This scenario is not much different in any other US city. Cops act like they own the streets and daily challenge those who have little money or power. Most citizens go along with the theater of abuse played out on those with the least power. Some do so out of fear, some because they figure they might need the police on their side someday, and some because the police act out the fantasies of power and violence they entertain; fantasies encouraged by many politicians and media characters. Anyone who acts surprised when another person is brutalized or killed by police in today’s USA has worked especially hard to ignore the reality of the country they live in. Make no mistake, people who support the police by rationalizing police overkill and abusive nature know exactly what they are supporting. Officer Friendly is not even a myth anymore. Officer Friendly does not exist. He has been replaced by Officer Stormtrooper. Even the cop not going to police a protest or engage in an assault wears at least as much armor as many soldiers in armies around the globe. Their weaponry rivals that of a squad of Marines attacking a village in the dark of night. Their current use of that weaponry mimics those Marines. Officer McGruff isn’t necessarily coming to fight crime. In fact, he may be coming to fight you, whether you did anything illegal or not.

I support calls to abolish the police as they currently exist. However, the question of what replaces them is what concerns me. If police departments were abolished, certain acts now called crimes—especially those considered victimless crimes—would no longer be crimes. Monies spent on militarizing police departments could be spent on housing, education and healthcare, for example. Even then, the ultimate question would be who hires the police and reviews their performance. Abolishing them without an answer to this question provides an opening to the establishment of private militias in the pay of the wealthy, something like those sheriffs and deputies who roamed the Wild West. While this would remove the current pretense that the police serve us all, it would most likely unleash even greater violence against those already victimized by police.
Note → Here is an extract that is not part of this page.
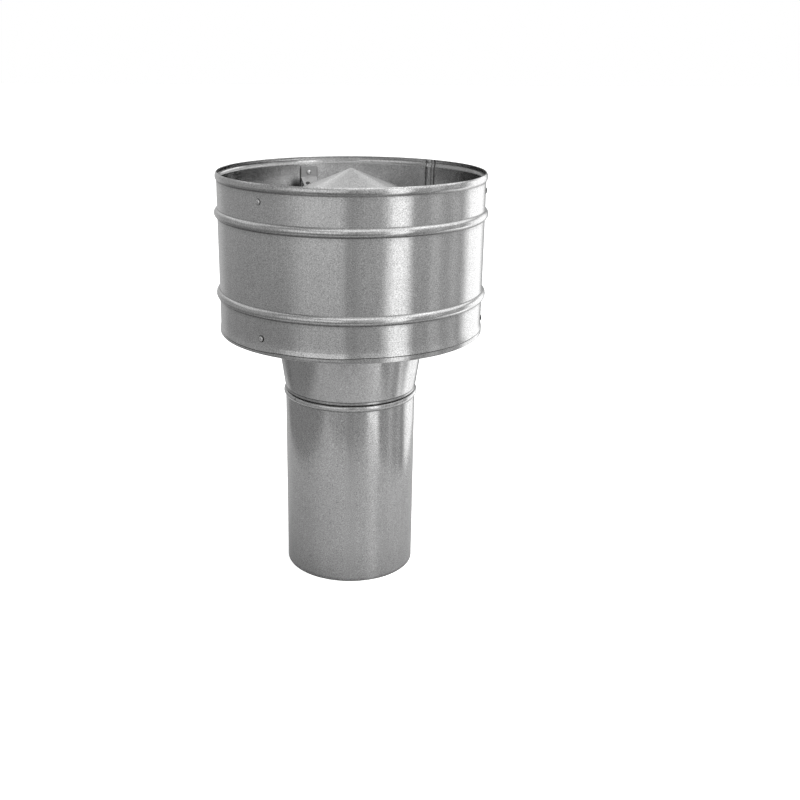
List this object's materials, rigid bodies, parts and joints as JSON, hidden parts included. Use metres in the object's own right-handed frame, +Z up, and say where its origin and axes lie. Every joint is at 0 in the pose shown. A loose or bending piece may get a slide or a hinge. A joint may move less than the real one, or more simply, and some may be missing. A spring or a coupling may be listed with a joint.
{
  "type": "cylindrical roof ventilator",
  "caption": "Static round roof ventilator: a spigot pipe and conical diffuser under an open drum that shields a low conical rain cap.",
  "frame": {"origin": "on the axis, at the foot of the spigot pipe", "axes": "+Z up along the axis from the spigot to the cap; -Y is the side that the picture shows"},
  "size_m": [0.251, 0.251, 0.3878],
  "materials": {
    "galvanised_sheet": "galvanised, satin, fine spangle",
    "bracket_strip": "galvanised strip, dull",
    "rivet_metal": "plain rivet, satin"
  },
  "bodies": {
    "root": {"spigot_pipe": "galvanised_sheet", "diffuser_cone": "galvanised_sheet", "drum_shell": "galvanised_sheet", "rain_cap": "galvanised_sheet", "upper_bracket_1": "bracket_strip", "upper_bracket_2": "bracket_strip", "upper_bracket_3": "bracket_strip", "lower_bracket_1": "bracket_strip", "lower_bracket_2": "bracket_strip", "lower_bracket_3": "bracket_strip", "drum_upper_rivets": "rivet_metal", "drum_lower_rivets": "rivet_metal", "cap_rivets": "rivet_metal", "diffuser_rivets": "rivet_metal"}
  },
  "joints": []
}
One answer—perhaps the most reasonable and democratic—would be for communities to elect those that would replace the current police departments. Furthermore, it makes sense to require those policing a neighborhood to live in or near that area. Ultimately, though, as long as economic and racial inequality exists and is enforced by law, those hired to enforce that law will see their role as defending the class that makes the laws, not those living under them, even when the crimes being committed (domestic abuse, drug possession and sales, etc.) occur in communities of any and all incomes. Although some police would still abuse their power, the fact that they would be directly answerable to the community they work in could at least ensure they would answer for that abuse.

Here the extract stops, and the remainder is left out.